Figure 5-22 illustrates rule 5b:

Figure 5-22: Illustration of rule 5b

1.   Router B sends a route report to router C advertising network 172.16.1.0/24.

2.   This is a new route for router C, so the route is installed in the routing table and the poison-reverse route is sent back to router B.

3.   Router A sends a route report containing the network 172.16.1.0/24 with the same metric being advertised by router B.

4.   Router C now selects router A as the upstream router for multicast traffic from network 172.16.1.0/24 because router A has a lower IP address than router B and sends a poison-reverse to router A for this network. An updated poison-reverse is also sent to router B (without the addition of infinity) to inform router B that router C is no longer dependent on router B for multicast traffic from network 172.16.1.0/24.

In the case of a multi-access network such as ethernet, only one router needs to forward multicast traffic onto the network. For the network in Figure 5-23, each router is a designated forwarder for a particular multicast source. The designated forwarder for each multicast source is the router that has the smallest metric back to the source. If two or more routers attached to a multi-access network have the same metric back to the source, then the router with the lowest IP address is elected designated forwarder.

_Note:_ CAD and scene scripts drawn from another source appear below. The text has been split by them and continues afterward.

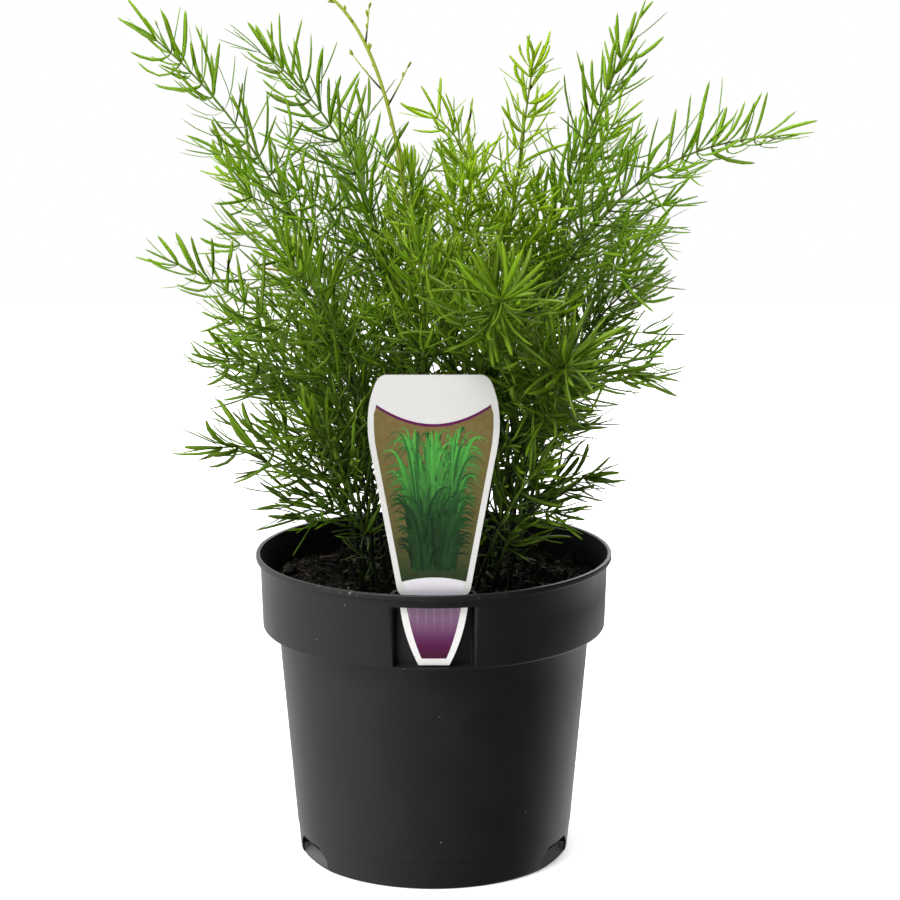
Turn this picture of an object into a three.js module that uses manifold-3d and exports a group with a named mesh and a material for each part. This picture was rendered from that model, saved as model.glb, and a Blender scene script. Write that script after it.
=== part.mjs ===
// Foxtail fern in a nursery pot.
// Millimetres, +Z up, front faces -Y. The origin is the centre of the pot's flat foot.

import * as THREE from "three";
import { mergeVertices } from "three/addons/utils/BufferGeometryUtils.js";
import Module from "manifold-3d";

const wasm = await Module();
wasm.setup();

// ---------------------------------------------------------------------------
// Driving dimensions
// ---------------------------------------------------------------------------

const GAP = 0.3; // clearance between pieces that rest against each other
const ROUND = 48; // facets round the pot and the soil

// Pot
const POT_H = 147;
const WALL = 1.5;
const FLOOR = 2;
const FOOT_R = 65; // outside radius at the foot
const FOOT_ROUND = 0.8;
const BODY_TOP_R = 74.4; // outside radius just under the collar
const COLLAR_Z = 111; // underside of the collar
const COLLAR_LOW_R = 82;
const COLLAR_TOP_R = 83;
const COLLAR_ROUND = 1.4;
const LIP_R = 85;
const LIP_H = 2.6;
const BEYOND = LIP_R + 10; // a radius outside the whole pot

// Label slot in the front of the collar
const SLOT_ANGLE = THREE.MathUtils.degToRad(13); // half of the angle it takes up
const SLOT_WALL_R = 76; // outside of the wall behind the label
const SLOT_LOW_Z = COLLAR_Z + 1.4;
const BAND_LOW_Z = 140.7; // the band spans the slot from here to the lip
const BAND_IN_R = 81.5;

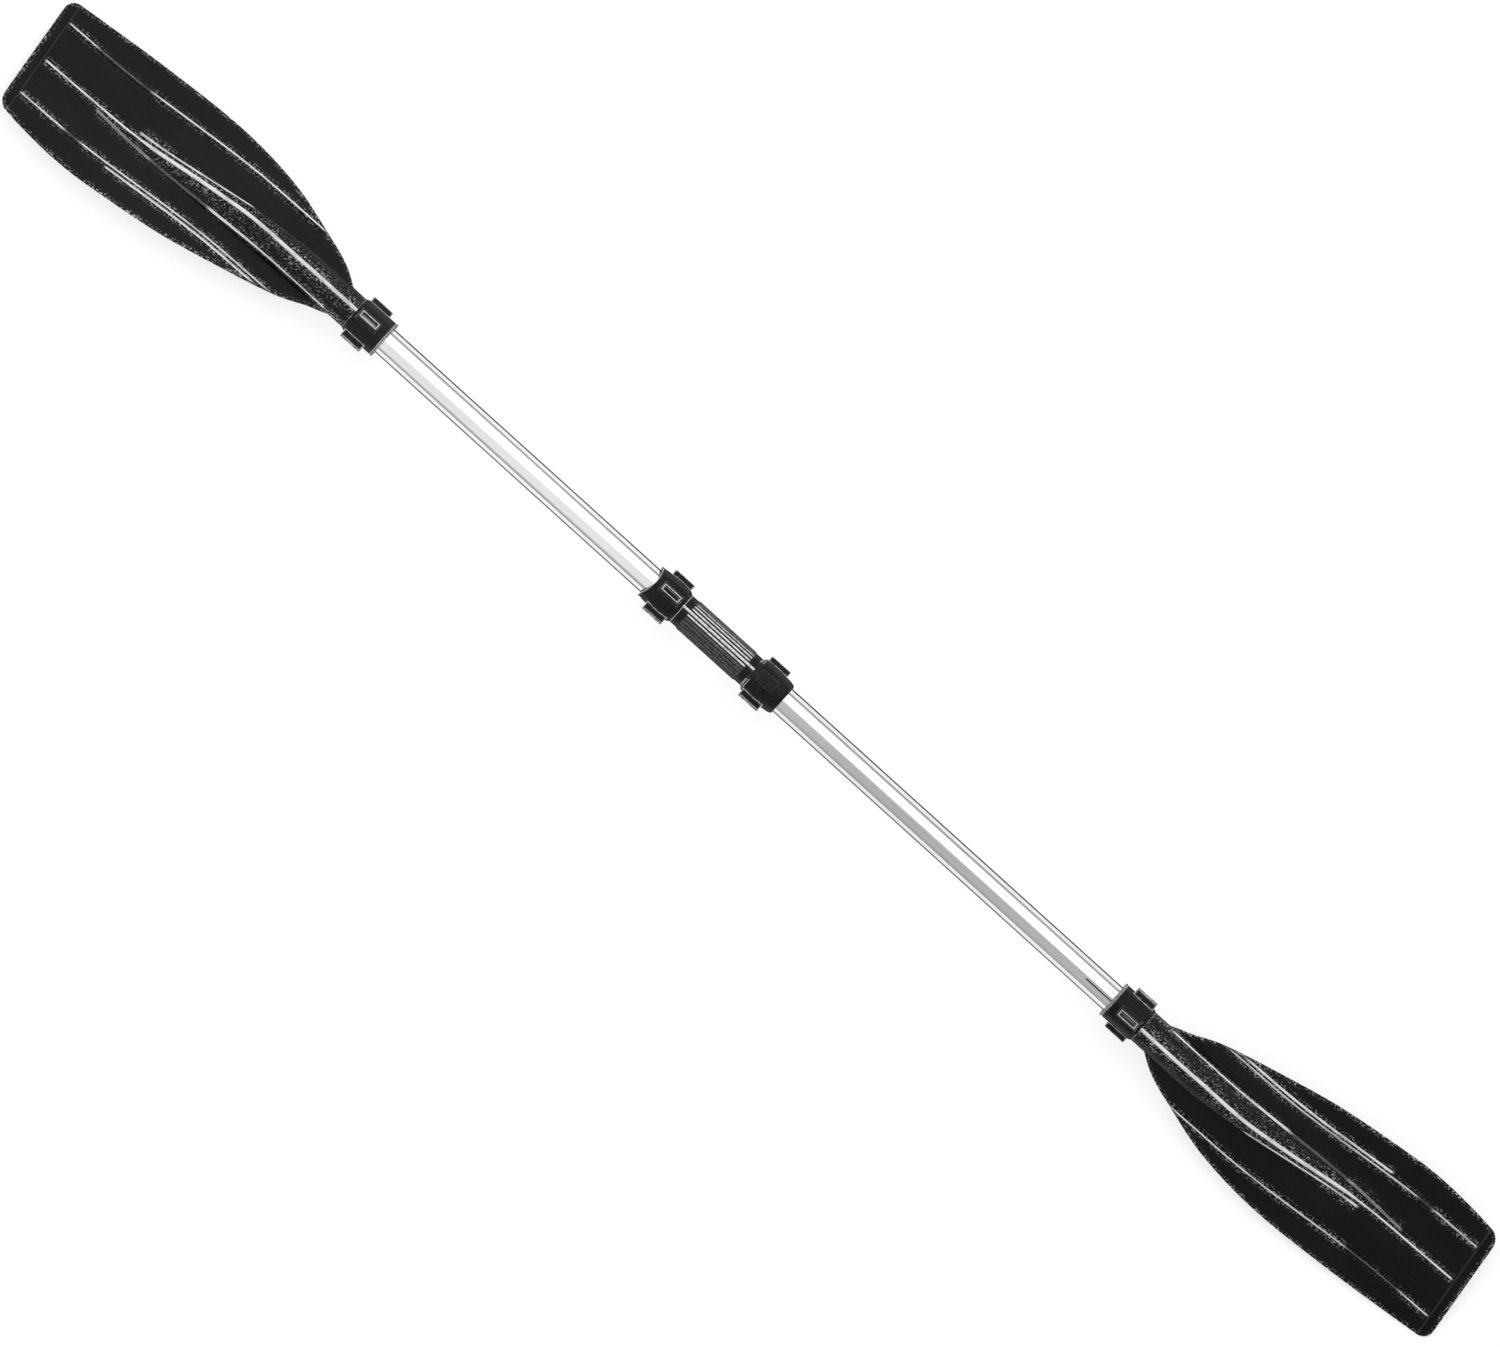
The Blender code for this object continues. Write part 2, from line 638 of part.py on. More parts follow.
def main():
    clear_scene()
    black = make_material("black_plastic", (0.012, 0.012, 0.013), 0.42, 0.0)
    key_black = make_material("key_plastic", (0.020, 0.020, 0.022), 0.35, 0.0)
    aluminium = make_material("aluminium", (0.80, 0.81, 0.83), 0.25, 1.0)
    spring_steel = make_material("spring_steel", (0.55, 0.56, 0.58), 0.30, 1.0)
    foam = make_material("foam", (0.05, 0.05, 0.05), 0.90, 0.0)

    paddle = Assembly("kayak_paddle")
    sockets = {
        "left_blade": socket_frame(LEFT_RIM_X, -1, -FEATHER_HALF),
        "connector_left": socket_frame(-CONNECTOR_HALF, 1, -FEATHER_HALF),
        "connector_right": socket_frame(CONNECTOR_HALF, -1, -FEATHER_HALF),
        "right_blade": socket_frame(RIGHT_RIM_X, 1, FEATHER_HALF),
    }

    connector = make_connector()
    paddle.place("centre_connector", connector, Matrix.Rotation(-FEATHER_HALF, 4, "X"), black)
    blade = make_blade()
    paddle.place("left_blade", blade, sockets["left_blade"], black)
    paddle.place("right_blade", blade, sockets["right_blade"], black)

    inner_end = WEB_HALF + SHAFT_END_GAP
    left_length = -LEFT_RIM_X + BLADE_BORE - SHAFT_END_GAP - inner_end
    right_length = RIGHT_RIM_X + BLADE_BORE - SHAFT_END_GAP - inner_end
    left_tube = make_shaft(FEATHER_HALF, FEATHER_HALF, left_length, slit=False)
    right_tube = make_shaft(-FEATHER_HALF, FEATHER_HALF, right_length, slit=True)
    half_turn = Matrix.Rotation(math.pi, 4, "Z")
    paddle.place("left_shaft", left_tube, Matrix.Translation((-inner_end, 0, 0)) @ half_turn, aluminium)
    paddle.place("right_shaft", right_tube, Matrix.Translation((inner_end, 0, 0)), aluminium)

    key, clip, plug = make_key(), make_clip(), make_plug()
    for name, frame in sockets.items():
        heads = frame @ Matrix.Translation((EAR_CENTRE, 0, 0))
        for side, towards in (("upper", 1), ("lower", -1)):
            # the upper key stands towards +Y, which is -Y in the sockets that face the other way
            quarter = Matrix.Rotation(-towards * math.copysign(math.pi / 2, frame[0][0]), 4, "X")
            paddle.place(f"{name}_key_{side}", key, heads @ quarter, key_black)
        paddle.place(f"{name}_clip", clip, heads, spring_steel)
        plug_end = heads @ Matrix.Translation((-PLUG_FROM_HEAD - PLUG_LENGTH, 0, 0))
        paddle.place(f"{name}_plug", plug, plug_end, foam)
    for bench in (connector, blade, left_tube, right_tube, key, clip, plug):
        bpy.data.objects.remove(bench, do_unlink=True)
    paddle.rest_on_ground()


main()
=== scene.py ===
"""Detailed look of the four-piece kayak paddle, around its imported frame.

X runs along the shaft and +Z is the ribbed side of the blades, which faces the camera.
"""

import json
import math

import bmesh
import bpy
import numpy as np
from mathutils import Matrix, Vector


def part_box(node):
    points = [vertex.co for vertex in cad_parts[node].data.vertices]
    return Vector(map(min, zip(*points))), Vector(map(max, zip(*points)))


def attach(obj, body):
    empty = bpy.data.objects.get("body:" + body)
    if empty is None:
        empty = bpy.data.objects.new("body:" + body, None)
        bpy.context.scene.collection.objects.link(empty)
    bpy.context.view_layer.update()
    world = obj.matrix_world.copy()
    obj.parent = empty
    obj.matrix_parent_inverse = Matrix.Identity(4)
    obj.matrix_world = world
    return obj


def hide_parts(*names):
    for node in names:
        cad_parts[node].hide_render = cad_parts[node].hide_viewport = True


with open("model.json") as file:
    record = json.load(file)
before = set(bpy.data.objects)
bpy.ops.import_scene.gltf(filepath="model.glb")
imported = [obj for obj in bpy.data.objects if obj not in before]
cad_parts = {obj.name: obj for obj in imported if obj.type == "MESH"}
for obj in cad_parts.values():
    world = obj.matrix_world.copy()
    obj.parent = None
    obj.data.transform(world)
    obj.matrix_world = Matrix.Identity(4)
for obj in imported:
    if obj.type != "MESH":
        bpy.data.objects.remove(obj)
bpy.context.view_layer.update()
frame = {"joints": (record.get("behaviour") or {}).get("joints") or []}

# ---------------------------------------------------------------- places, from the frame

shaft_low, shaft_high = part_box("left_shaft")
AXIS_Y = (shaft_low.y + shaft_high.y) / 2
AXIS_Z = (shaft_low.z + shaft_high.z) / 2
connector_low, connector_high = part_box("centre_connector")
CONNECTOR_X = (connector_low.x + connector_high.x) / 2
CONNECTOR_HALF = (connector_high.x - connector_low.x) / 2
LEFT_RIM_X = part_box("left_blade")[1].x
RIGHT_RIM_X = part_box("right_blade")[0].x

# ---------------------------------------------------------------- sizes, as the CAD has them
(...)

Figure 5-23: DVMRP-designated router example

For network 172.16.1.0 in Figure 5-23, there are three multicast sources for which a designated forwarder needs to be elected. For source 1, the choices are router A or router B. Both have an identical metric back to source 1, so the IP address of the routers is used to break the tie. In this case, router A becomes the designated forwarder because it has a lower IP address. For source 2, router B is the designated forwarder because it is the only router attached to network 172.16.1.0/24 that has a path back to source 2. The same argument applies for router C and source 3. In this scenario, we have three designated forwarders on the multi-access network, one for each source.